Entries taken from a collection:
'''

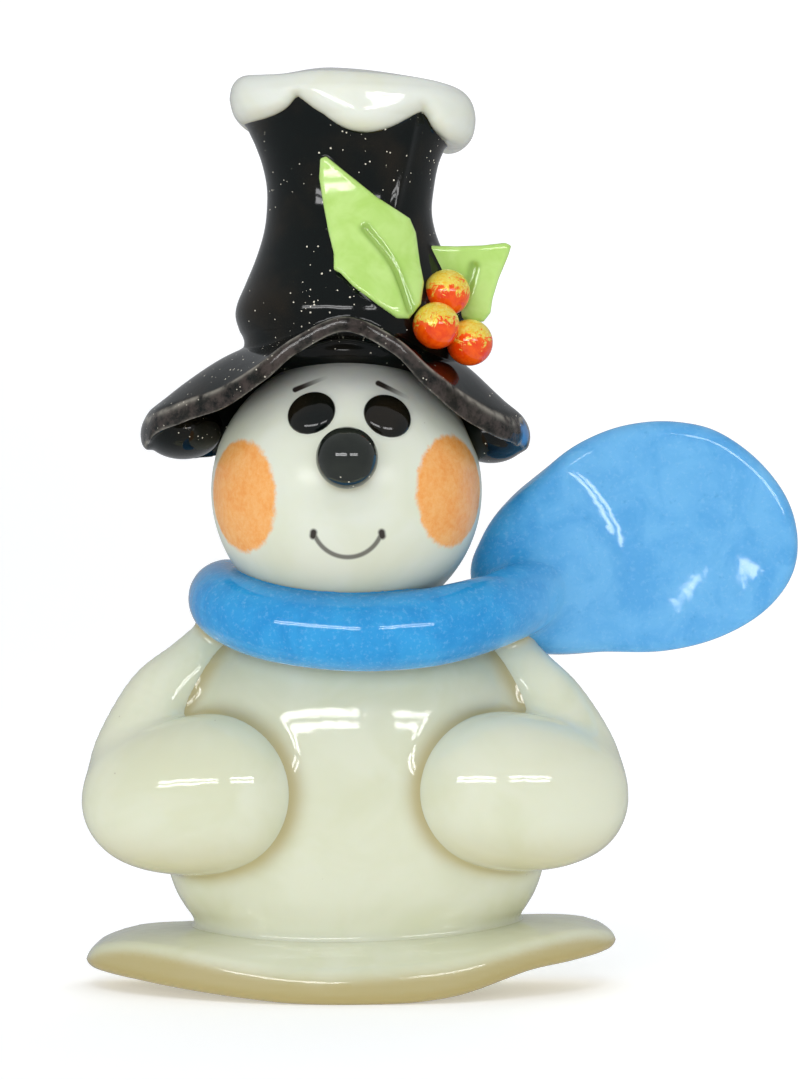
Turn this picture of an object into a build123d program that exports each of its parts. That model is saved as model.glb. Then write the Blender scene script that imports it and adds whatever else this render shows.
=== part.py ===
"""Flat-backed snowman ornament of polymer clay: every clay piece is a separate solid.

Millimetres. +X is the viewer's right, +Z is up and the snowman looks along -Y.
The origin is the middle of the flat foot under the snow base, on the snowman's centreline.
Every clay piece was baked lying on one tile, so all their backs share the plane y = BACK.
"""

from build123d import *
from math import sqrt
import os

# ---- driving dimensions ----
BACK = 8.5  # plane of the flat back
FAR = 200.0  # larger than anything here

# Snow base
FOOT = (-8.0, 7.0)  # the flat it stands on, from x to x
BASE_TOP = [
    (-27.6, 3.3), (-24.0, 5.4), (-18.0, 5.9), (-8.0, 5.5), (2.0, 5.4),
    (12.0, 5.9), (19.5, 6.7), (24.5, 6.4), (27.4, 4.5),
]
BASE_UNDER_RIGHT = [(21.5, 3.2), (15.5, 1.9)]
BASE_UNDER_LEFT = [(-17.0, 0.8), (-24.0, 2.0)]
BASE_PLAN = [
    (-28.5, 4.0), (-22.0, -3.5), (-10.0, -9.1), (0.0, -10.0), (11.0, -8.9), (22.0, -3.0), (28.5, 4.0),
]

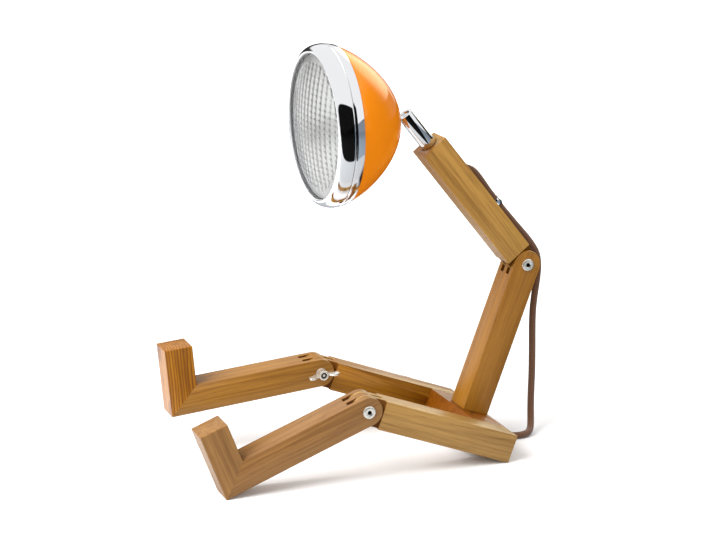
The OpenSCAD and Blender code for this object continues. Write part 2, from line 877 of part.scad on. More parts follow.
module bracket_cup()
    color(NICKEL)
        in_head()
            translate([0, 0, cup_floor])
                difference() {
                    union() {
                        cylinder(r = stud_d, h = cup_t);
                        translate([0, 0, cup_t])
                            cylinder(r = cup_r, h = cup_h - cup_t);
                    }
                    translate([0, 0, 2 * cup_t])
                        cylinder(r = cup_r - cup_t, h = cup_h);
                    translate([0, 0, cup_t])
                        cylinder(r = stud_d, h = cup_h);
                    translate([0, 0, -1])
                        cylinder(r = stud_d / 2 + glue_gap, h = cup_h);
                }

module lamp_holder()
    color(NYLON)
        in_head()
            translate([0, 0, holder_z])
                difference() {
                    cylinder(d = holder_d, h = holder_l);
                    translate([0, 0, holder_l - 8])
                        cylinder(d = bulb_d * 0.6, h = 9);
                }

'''

§ To be done: Extract all of the data exactly as written.

§ Expected answer:
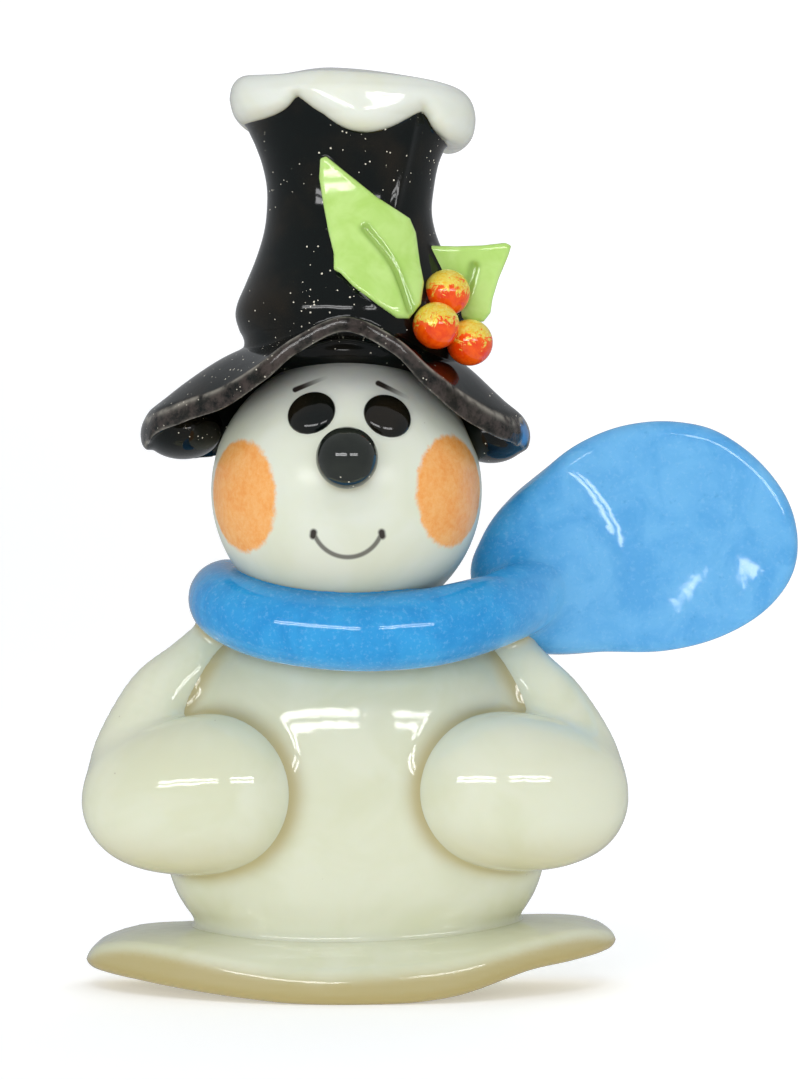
Turn this picture of an object into a build123d program that exports each of its parts. That model is saved as model.glb. Then write the Blender scene script that imports it and adds whatever else this render shows.
=== part.py ===
"""Flat-backed snowman ornament of polymer clay: every clay piece is a separate solid.

Millimetres. +X is the viewer's right, +Z is up and the snowman looks along -Y.
The origin is the middle of the flat foot under the snow base, on the snowman's centreline.
Every clay piece was baked lying on one tile, so all their backs share the plane y = BACK.
"""

from build123d import *
from math import sqrt
import os

# ---- driving dimensions ----
BACK = 8.5  # plane of the flat back
FAR = 200.0  # larger than anything here

# Snow base
FOOT = (-8.0, 7.0)  # the flat it stands on, from x to x
BASE_TOP = [
    (-27.6, 3.3), (-24.0, 5.4), (-18.0, 5.9), (-8.0, 5.5), (2.0, 5.4),
    (12.0, 5.9), (19.5, 6.7), (24.5, 6.4), (27.4, 4.5),
]
BASE_UNDER_RIGHT = [(21.5, 3.2), (15.5, 1.9)]
BASE_UNDER_LEFT = [(-17.0, 0.8), (-24.0, 2.0)]
BASE_PLAN = [
    (-28.5, 4.0), (-22.0, -3.5), (-10.0, -9.1), (0.0, -10.0), (11.0, -8.9), (22.0, -3.0), (28.5, 4.0),
]

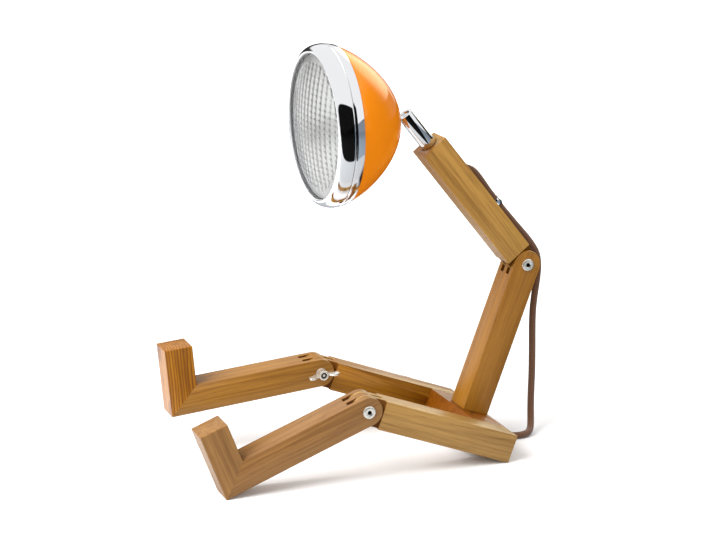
The OpenSCAD and Blender code for this object continues. Write part 2, from line 877 of part.scad on. More parts follow.
module bracket_cup()
    color(NICKEL)
        in_head()
            translate([0, 0, cup_floor])
                difference() {
                    union() {
                        cylinder(r = stud_d, h = cup_t);
                        translate([0, 0, cup_t])
                            cylinder(r = cup_r, h = cup_h - cup_t);
                    }
                    translate([0, 0, 2 * cup_t])
                        cylinder(r = cup_r - cup_t, h = cup_h);
                    translate([0, 0, cup_t])
                        cylinder(r = stud_d, h = cup_h);
                    translate([0, 0, -1])
                        cylinder(r = stud_d / 2 + glue_gap, h = cup_h);
                }

module lamp_holder()
    color(NYLON)
        in_head()
            translate([0, 0, holder_z])
                difference() {
                    cylinder(d = holder_d, h = holder_l);
                    translate([0, 0, holder_l - 8])
                        cylinder(d = bulb_d * 0.6, h = 9);
                }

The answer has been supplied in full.